British-born JONATHAN LEATHWOOD, one of few acclaimed guitarists to perform
on six-string and ten-string guitars, has been described as “a genius” by Classical Guitar,
and a musician of “remarkable talent and singular artistry,” by the Musical Times of
London.
Jonathan has performed at the International Festival of the Classical Guitar at West Dean,
UK, the Nürtingen Festival in Germany, London’s Wigmore Hall (with flautist William
Bennett), the Almeida Festival, the Cheltenham Festival (with cellist Steven Isserlis), and
the Aldeburgh Festival (with the contemporary music group Jane’s Minstrels). He has
given recitals in Germany, France, Belgium, Holland, Italy and Turkey, and at numerous
venues in the United States. In November 2011, Jonathan performed a solo recital at
Wigmore Hall, the first of an illustrious series of concerts he will give in association with
The Julian Bream Trust that will explore a repertoire of rarely heard music of the late
20th century, and offer several world premières. Included in the distinguished audience
were Julian Bream and John Williams.
Equally known as a collaborator with both performers and composers, Jonathan
Leathwood has recorded two albums with the legendary flutist William Bennett (more
information), and recorded and broadcast with elite cellists Rohan de Saram and Steven
Isserlis. He performs regularly with Denver cellist Richard von Foerster, and pianist
Heidi Brende Leathwood, and has teamed up with award-winning flutist, Christina
Jennings, to form the Jennings-Leathwood Duo. With Jennings and violist Mathew
Dane, he is a member of the Lefthand Canyon Trio. Jonathan’s commissions from
composers such as Param Vir, Stephen Goss, Robert Keeley and Chris Malloy have
pushed the boundaries of both six- and ten-string guitars. His recordings of Dodgson,
Goss and Malloy are available on the Cadenza label.

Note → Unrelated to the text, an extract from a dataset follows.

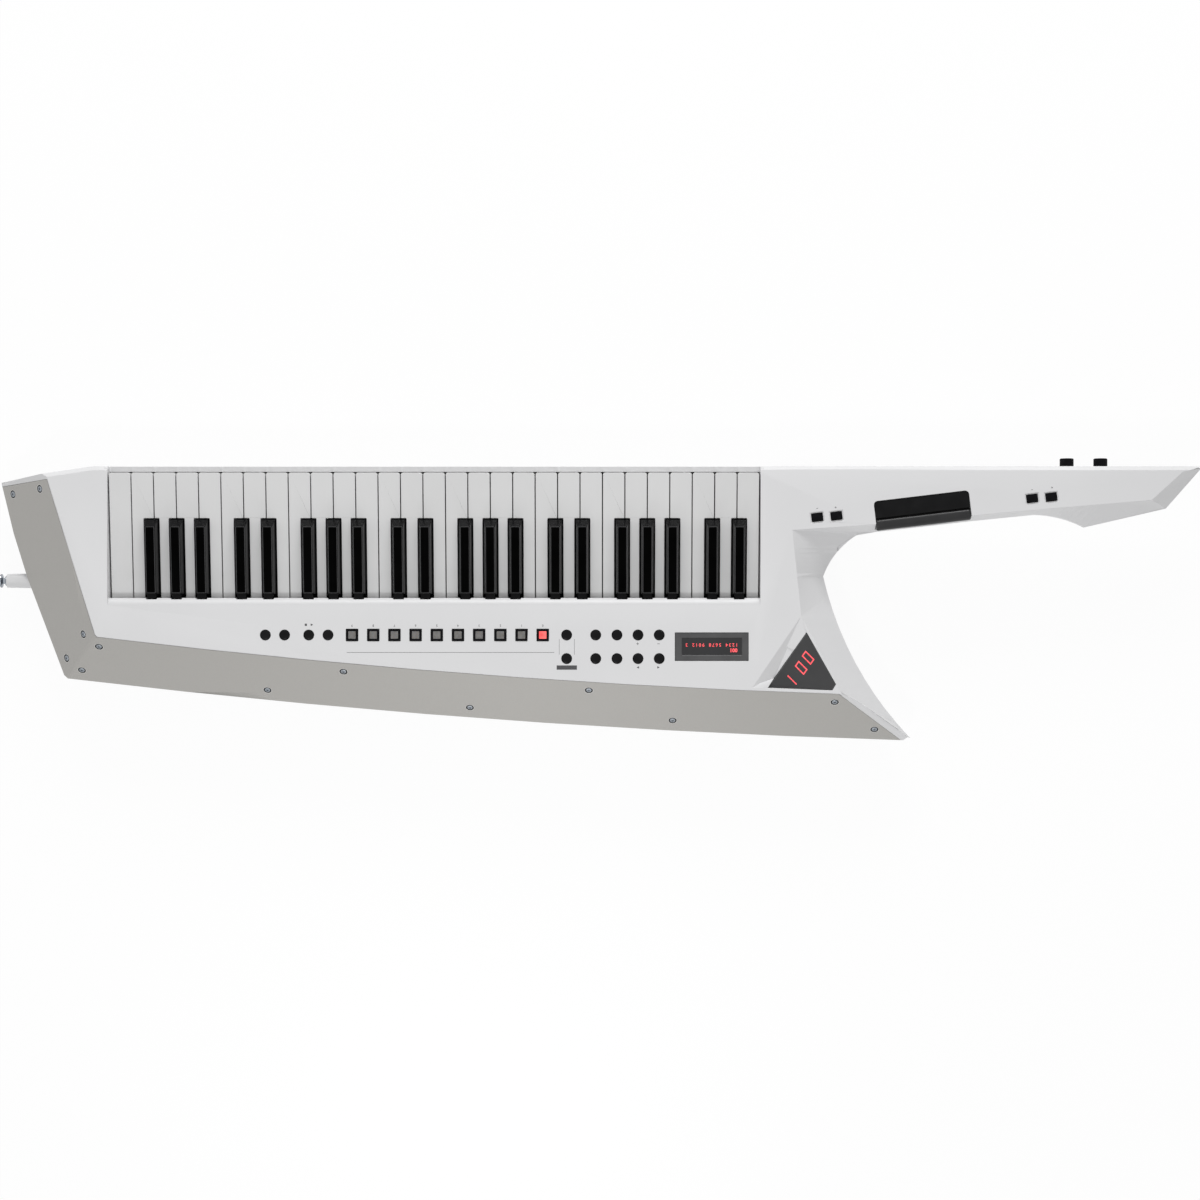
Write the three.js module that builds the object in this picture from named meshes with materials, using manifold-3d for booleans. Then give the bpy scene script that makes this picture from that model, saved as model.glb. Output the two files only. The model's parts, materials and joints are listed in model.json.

In 1988, Jonathan was a string finalist in BBC Television’s Young Musician of the Year
competition. Since then he has won awards from a number of bodies, including the Park
Lane Group, the Countess of Munster Trust, the Myra Hess Trust, the Holst Foundation,
the Eric Falk Trust, and the Ian Fleming Trust. He was the first guitarist to record a
recital for BBC Radio 3’s Young Artists’ Forum. He has twice performed in the Park
Lane Group’s Young Artist Series at the Purcell Room in London. One of these concerts
involved an exciting collaboration with the Indian composer Param Vir, whose four-
movement work Clear Light, Magic Body was dedicated to him and later published
by Novello. He has also premiered works by Robert Keeley, Chris Malloy, Stephen
Goss, Mervyn Cooke, and Rodolfo Betancourt. As a ten-string player he is particularly
associated with the innovative and striking music of Maurice Ohana.
Jonathan Leathwood writes and lectures on a range of topics from Bach to Elliott Carter.
In 2001 he conceived and edited Guitar Forum, a new scholarly journal for the classical
guitar published in the United Kingdom by the European Guitar Teachers’ Association
(EGTA UK). The previous year, he was the British delegate at EGTA’s international
conference in Cambridge, England, where he gave a lecture on analysis and performance.
He has a PhD from the University of Surrey and a Bachelor of Music from King’s
College London. He was later invited back to King’s to teach Music Analysis and
Techniques of Musical Composition, before eventually moving to the United States in
1998. His principal teachers in guitar have been Gordon Crosskey, Richard Wright, Paul
Galbraith, Ricardo Iznaola and the pianist and conductor George Hadjinikos.
Jonathan Leathwood holds teaching positions at the Lamont School of Music, University
of Denver, and at the College of Music, University of Colorado at Boulder.